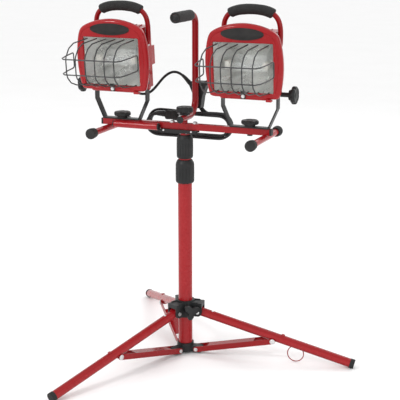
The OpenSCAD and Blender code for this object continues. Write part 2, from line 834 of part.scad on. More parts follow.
// Rocker of the on-off switch, pressed in on its upper side
module switch_rocker(side) {
    color(black) on_head(side) translate([-11.5, box_y + 0.5, 65.5]) difference() {
        rotate([8, 0, 0]) {
            intersection() {
                x_rod(13, 23);
                translate([0, 3, 0]) cube([24, 12, 12], center = true);
            }
            translate([0, -3, 0]) cube([14, 6, 4], center = true);
        }
        x_rod(2.5, 24);
    }
}

outer_tube();
mid_tube();
inner_glide();
inner_tube();
lower_collar();
upper_collar();
leg_hub();
hub_rivets();
hub_knob();
foot_hub();
foot_rivets();
leg(0);  // leg_right
leg(2);  // leg_front
leg(1);  // leg_back
leg_cap(0);  // cap_right
leg_cap(2);  // cap_front
leg_cap(1);  // cap_back
brace(0);  // brace_right
brace(2);  // brace_front
brace(1);  // brace_back
leg_loop();
bar_bracket();
rail();
foot_bars();
end_plugs();
bar_feet();
spare_lamp_tube();
post_handle();
post_grip();
post_knob();
cord_hank();
power_cord();
left_lead();
right_lead();
connector();
plug();
yoke(-1);  // left_yoke
yoke_knob(-1);  // left_yoke_knob
tilt_knob(-1);  // left_tilt_knob
housing(-1);  // left_housing
bezel(-1);  // left_bezel
glass(-1);  // left_glass
reflector(-1);  // left_reflector
lamp(-1);  // left_lamp
guard(-1);  // left_guard
carry_handle(-1);  // left_carry_handle
carry_grip(-1);  // left_carry_grip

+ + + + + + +

PROBLEM TO SOLVE: Extract the listing in its entirety and repeat it exactly.

FINAL RESULT:
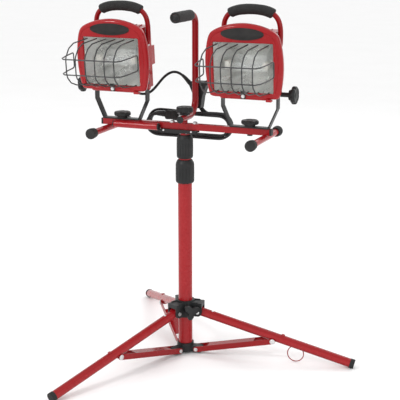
The OpenSCAD and Blender code for this object continues. Write part 2, from line 834 of part.scad on. More parts follow.
// Rocker of the on-off switch, pressed in on its upper side
module switch_rocker(side) {
    color(black) on_head(side) translate([-11.5, box_y + 0.5, 65.5]) difference() {
        rotate([8, 0, 0]) {
            intersection() {
                x_rod(13, 23);
                translate([0, 3, 0]) cube([24, 12, 12], center = true);
            }
            translate([0, -3, 0]) cube([14, 6, 4], center = true);
        }
        x_rod(2.5, 24);
    }
}

outer_tube();
mid_tube();
inner_glide();
inner_tube();
lower_collar();
upper_collar();
leg_hub();
hub_rivets();
hub_knob();
foot_hub();
foot_rivets();
leg(0);  // leg_right
leg(2);  // leg_front
leg(1);  // leg_back
leg_cap(0);  // cap_right
leg_cap(2);  // cap_front
leg_cap(1);  // cap_back
brace(0);  // brace_right
brace(2);  // brace_front
brace(1);  // brace_back
leg_loop();
bar_bracket();
rail();
foot_bars();
end_plugs();
bar_feet();
spare_lamp_tube();
post_handle();
post_grip();
post_knob();
cord_hank();
power_cord();
left_lead();
right_lead();
connector();
plug();
yoke(-1);  // left_yoke
yoke_knob(-1);  // left_yoke_knob
tilt_knob(-1);  // left_tilt_knob
housing(-1);  // left_housing
bezel(-1);  // left_bezel
glass(-1);  // left_glass
reflector(-1);  // left_reflector
lamp(-1);  // left_lamp
guard(-1);  // left_guard
carry_handle(-1);  // left_carry_handle
carry_grip(-1);  // left_carry_grip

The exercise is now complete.